Turning to the figures, figure 1 shows a drilling system 10 using automatic rig state detection, according to one embodiment of the present invention. Drill string 58 is shown within borehole 46. Borehole 46 is located in the earth 40 having a surface 42. Borehole 46 is being cut by the action of drill bit 54. Drill bit 54 is disposed at the far end of the bottomhole assembly 56 that is attached to and forms the lower portion of drill string 58. Bottomhole assembly 56 contains a number of devices including various subassemblies.
Measurement-while-drilling (MWD) subassemblies are included in subassemblies 62. Examples of typical MWD measurements include direction, inclination, survey data, downhole pressure (inside the drill pipe, and outside or annular pressure), resistivity, density, and porosity. Also included is a subassembly 62 for measuring torque and weight on bit. The signals from the subassemblies 62 are preferably processed in processor 66. After processing, the information from processor 66 is communicated to pulser assembly 64. Pulser assembly 64 converts the information from processor 66 into pressure pulses in the drilling fluid. The pressure pulses are generated in a particular pattern which represents the data from subassemblies 62. The pressure pulses travel upwards though the drilling fluid in the central opening in the drill string and towards the surface system. The subassemblies in the bottomhole assembly 56 can also include a turbine or motor for providing power for rotating and steering drill bit 54. In different embodiments, other telemetry systems, such as wired pipe, fiber optic systems, acoustic systems, wireless communication systems and/or the like may be used to transmit data to the surface system.

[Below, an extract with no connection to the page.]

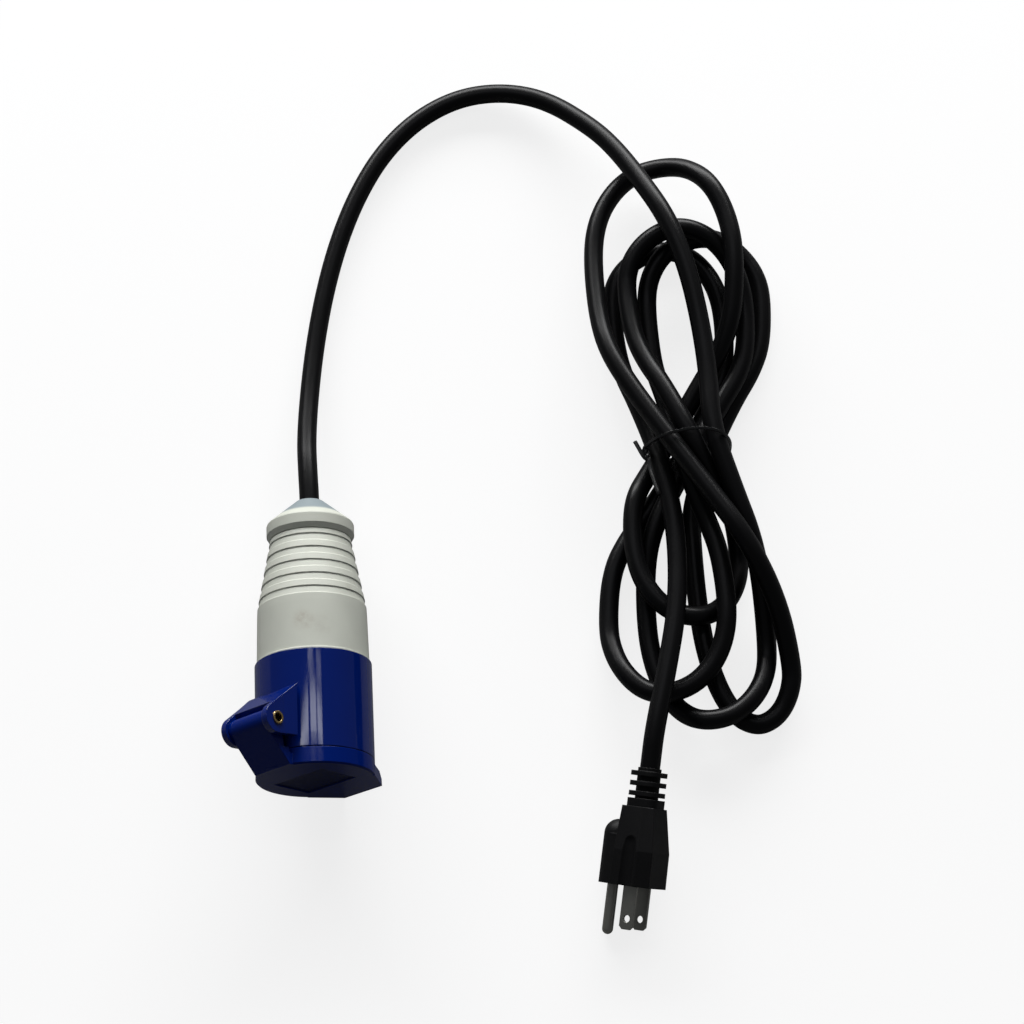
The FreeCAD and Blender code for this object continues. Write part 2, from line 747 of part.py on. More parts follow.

The drilling rig 12 includes a derrick 68 and hoisting system, a rotating system, and a mud circulation system. The hoisting system which suspends the drill string 58, includes draw works 70, fast line 71, crown block 75, drilling line 79, traveling block and hook 72, swivel 74, and deadline 77. The rotating system includes kelly 76, rotary table 88, and engines (not shown). The rotating system imparts a rotational force on the drill string 58 as is well known in the art. Although a system with a kelly and rotary table is shown in figure 1, those of skill in the art will recognize that the present invention is also applicable to top drive drilling arrangements. Although the drilling system is shown in figure 1 as being on land, those of skill in the art will recognize that the present invention is equally applicable to marine environments.
The mud circulation system pumps drilling fluid down the central opening in the drill string. The drilling fluid is often called mud, and it is typically a mixture of water or diesel fuel, special clays, and other chemicals. The drilling mud is stored in mud pit 78. The drilling mud is drawn in to mud pumps (not shown), which pump the mud though stand pipe 86 and into the kelly 76 through swivel 74 which contains a rotating seal The mud passes through drill string 58 and through drill bit 54. As the teeth of the drill bit grind and gouges the earth formation into cuttings the mud is ejected out of openings or nozzles in the bit with great speed and pressure. These jets of mud lift the cuttings off the bottom of the hole and away from the bit 54, and up towards the surface in the annular space between drill string 58 and the wall of borehole 46.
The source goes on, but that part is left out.